Enter the field of revenue operations, or RevOps. RevOps is a relatively new framework that seeks to ensure that marketing, sales, and customer success teams are all rowing in the same direction. By creating alignment around the customer, RevOps also has deep implications for product management, design and strategy.

How can a business leader make sure that RevOps doesn’t become merely a buzzword? How can a business leader implement and maintain alignment that drives actual value, profit and growth? The answer lies in a strong foundation of advanced analytics and AI.

Here are four ways that advanced analytics and AI ensure success with RevOps:

Table of Contents

1. Creation of common metrics

At the heart of any good analytics strategy is measurement of important outcomes. Business leaders need to ask themselves, “What metric, if changed, provides evidence of value created?” If marketing doubles the number of prospects that it sends to sales, but sales doesn’t close any more deals, then marketing hasn’t created value. If the sales team closes 10% more deals, but these new customers have low lifetime value, then sales hasn’t created 10% more value. RevOps requires precise and agreed-upon metrics and thus, works hand-in-hand with advanced analytics to ensure the right things are measured.

2. Foundation of evidence

Too often, sales and marketing leaders argue over why a prospect fizzled out or a deal was lost: a lead wasn’t qualified well, the handoff was botched, or the follow-up was too slow. AI eliminates this post-hoc – and often fruitless – debate by providing a foundation of rigorous evidence of what worked, what didn’t, and where the real gaps were. By eliminating guesswork, AI leads to real fixes in real time because leaders can no longer hide behind siloed data and misaligned goals.

3. Lifecycle insights

When departments operate in isolation, they can only use advanced analytics and AI tools to detect trends to support their department-specific goals. For instance, embedding AI into a siloed marketing department can, at best, improve marketing outcomes, like leads generated or sponsorship ROI. Advanced analytics for the sales team might improve territory design, quota-setting, or sales operations. But this department-specific view is needlessly myopic. Sales activities are relevant to the organization as a whole, not to only the sales team. Fortunately, advanced analytics and AI tools allow businesses to explore firm-wide relationships relatively easily. When businesses use RevOps and AI to identify insights across the customer lifecycle, they can allocate their resources to the most important business-wide outcomes, not department-specific goals.

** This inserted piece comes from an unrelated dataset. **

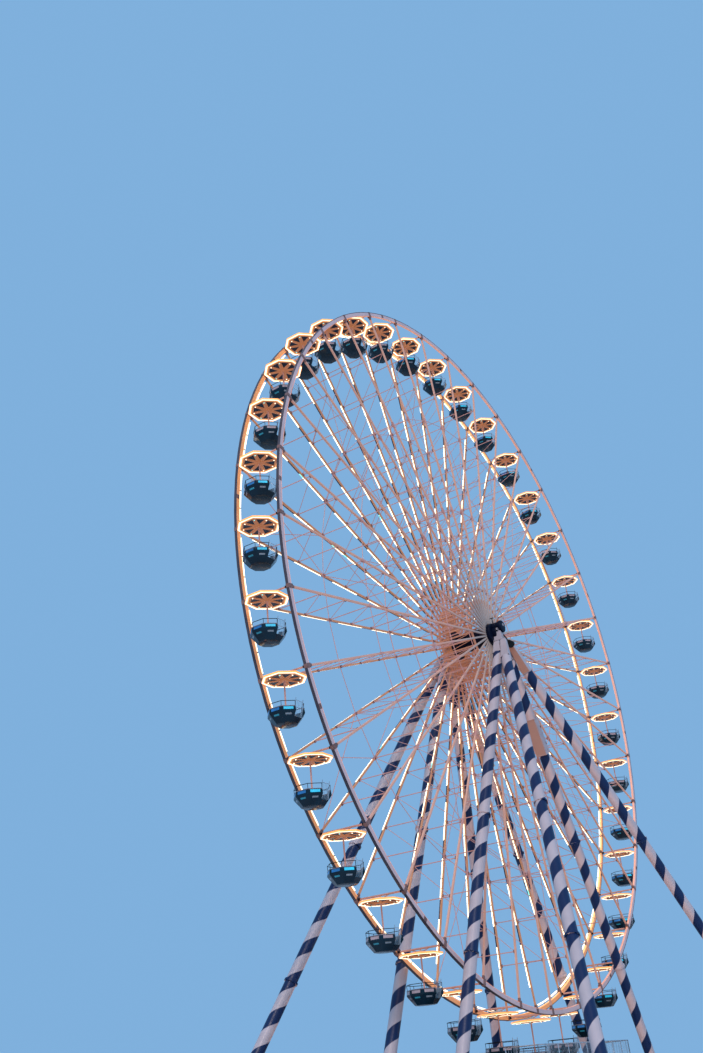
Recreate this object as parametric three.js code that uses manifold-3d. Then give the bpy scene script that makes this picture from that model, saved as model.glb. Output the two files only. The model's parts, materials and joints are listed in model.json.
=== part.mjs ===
// A fairground giant wheel with 36 open cabins, as a 1:2 scale model.
// Units are millimetres. +X runs along the wheel's plane, +Y along its axle and +Z up.
// The origin is on the ground under the middle of the axle, and -Y is the near side.
import * as THREE from 'three';
import { mergeVertices } from 'three/addons/utils/BufferGeometryUtils.js';
import Module from 'manifold-3d';

// The real sizes below are in metres, and real() turns them into millimetres of the model.
const MODEL_SCALE = 0.5;
const real = (metres) => metres * 1000 * MODEL_SCALE;
const RUNNING_GAP = 0.4;
const SEAT_GAP = 0.3;

// Wheel
const CABIN_COUNT = 36;
const HUB_HEIGHT = real(27.2);
const WHEEL_RADIUS = real(23.1);
const RIM_OFFSET = real(1.4);
const RIM_WIDTH = real(0.16);
const RIM_DEPTH = real(0.3);
const RIM_SEGMENTS = 72;
const FLANGE_OFFSET = real(1.31);
const FLANGE_RADIUS = real(1.1);
const FLANGE_THICKNESS = real(0.2);
const FLANGE_SIDES = 18;
const SPOKE_WIDTH = real(0.1);
const RING_RADII = [3.3, 8.9].map(real);
const TIE_RADIUS = real(0.045);
const TIE_SIDES = 3;
const BRACE_RING_RADIUS = real(2.5);
const BRACE_RING_WIDTH = real(0.12);
const BRACE_BAR_WIDTH = real(0.09);
const HUB_DRUM_RADIUS = real(0.6);
const HUB_DRUM_SIDES = 16;
const JOURNAL_RADIUS = real(0.3);
const JOURNAL_SIDES = 16;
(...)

4. Small wins for big gains

By tightening up alignment across departments, RevOps can lead to sizable gains even with small improvements within and between each department. Consider a customer funnel with 5 distinct stages: for instance, marketing generates leads, which are assigned to sales reps, which enter a sales pipeline, which yield closed deals, which turn into loyal long-term customers. Improvement of only 3% at each stage due to improved alignment compounds to a 16% gain in overall lifecycle results. RevOps with AI boosts the bottom line even more dramatically because AI helps managers make two critical decisions: 1) where to spend their resources — that is, how best to acquire and cultivate high-value customers in the best way; and 2) where not to spend resources — that is, how to identify customers whose cost-of-service will outweigh their value. Even when the shift in resource allocation is very small on a per-customer basis, the aggregate results can lead to significant increases in profitability.

RevOps is an important way for companies to ensure that all of their revenue-generating activities are coordinated and working towards common organizational targets. With AI, RevOps becomes even more powerful. Coordination is improved, costs are mitigated, customer experience is enhanced, and resources are laser-targeted towards meaningful big-picture business goals.